Thereafter, it was a fight for every point. Neither player had more than a one-point lead till Zhang edged ahead 17-15, 18-16 and 19-17. Sindhu, though, would not go away and three consecutive points took her to the brink of a second successive title at home.
That is where the script took a now-familiar turn. “She (Sindhu) had more pressure. I had nothing to lose and told myself not to take any pressure,” Zhang said. “When she had match point, I just tried to think clearly.”
The free-spirited shuttler has been to India before, but this has been her best experience by far. “I played in the Premier Badminton League and did not win any match,” she said. “This, however, more than makes up for that.”
Shi back in winners’ circle
He has been considered a Chinese prodigy who will take on the mantle from Lin Dan and Chen Long. Gold medals at the Youth Olympics and Junior World Championships attest to his talent, but Shi Yuqi had gone a full year without a title.
That’s why there was relief mixed with joy when the 21-year-old defeated Chinese Taipei’s Chou Tien Chen 21-18, 21-14 in the India Open final on Sunday. Shi lost last year’s All England final to Lee Chong Wei, but was not to be denied here.
World No. 7 Chou, who lost last year’s title clash to Viktor Axelsen, was in early control of the match. At 17-14, he was favourite to take the first game, but Shi grabbed seven of the last eight points to edge ahead.

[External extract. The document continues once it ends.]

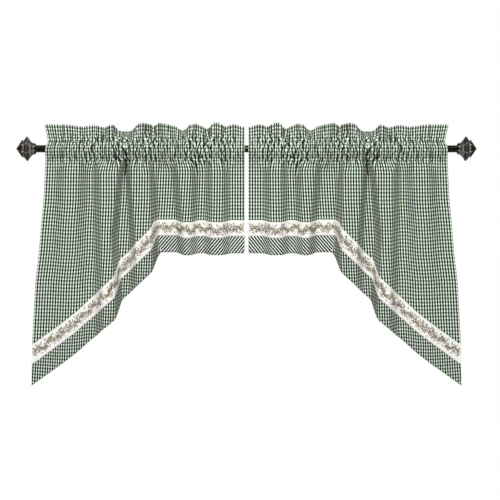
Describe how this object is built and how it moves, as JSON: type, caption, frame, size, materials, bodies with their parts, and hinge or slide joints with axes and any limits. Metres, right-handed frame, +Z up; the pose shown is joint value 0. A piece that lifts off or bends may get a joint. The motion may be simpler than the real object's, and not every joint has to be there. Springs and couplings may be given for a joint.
{
  "type": "swag and tail drape on a curtain rod",
  "caption": "Mirrored swag and tail curtain pair in dark green check with a cream vine band, gathered by rod pockets on a dark rod with faceted finials.",
  "frame": {"origin": "on the rod's axis at the middle of its length, between the two halves of the drape", "axes": "+Z up, +X along the rod, -Y towards the room, the side the cloth faces"},
  "size_m": [1.6196, 0.1031, 0.9223],
  "materials": {
    "check_cloth": "matte woven cotton in a small dark green, grey-green and white check",
    "bias_check_cloth": "the same check cut on the bias",
    "cream_band": "matte cream cotton with a small embroidered vine",
    "dark_bronze": "satin oil-rubbed bronze"
  },
  "bodies": {
    "root": {"rod": "dark_bronze", "finial_left": "dark_bronze", "finial_right": "dark_bronze", "panel_left": "check_cloth", "panel_right": "check_cloth", "band_left": "cream_band", "band_right": "cream_band", "border_left": "bias_check_cloth", "border_right": "bias_check_cloth"}
  },
  "joints": []
}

The 2016 French Open champion never looked back and was in control of proceedings thereafter. The Chinese shuttler was more aggressive and used his smash to good effect. “I beat Chou at the Dubai Super Series Finals last year, and that gave me confidence. I think Chou tensed up at the crucial stage while I was relaxed. I had not won a tournament for a long time, but now I have won one and want more,” Shi said.
The 28-year-old Chen said his opponent had more energy in his legs. “He was more focused and I needed more variety in my game. He is also a lot younger than me,” he said.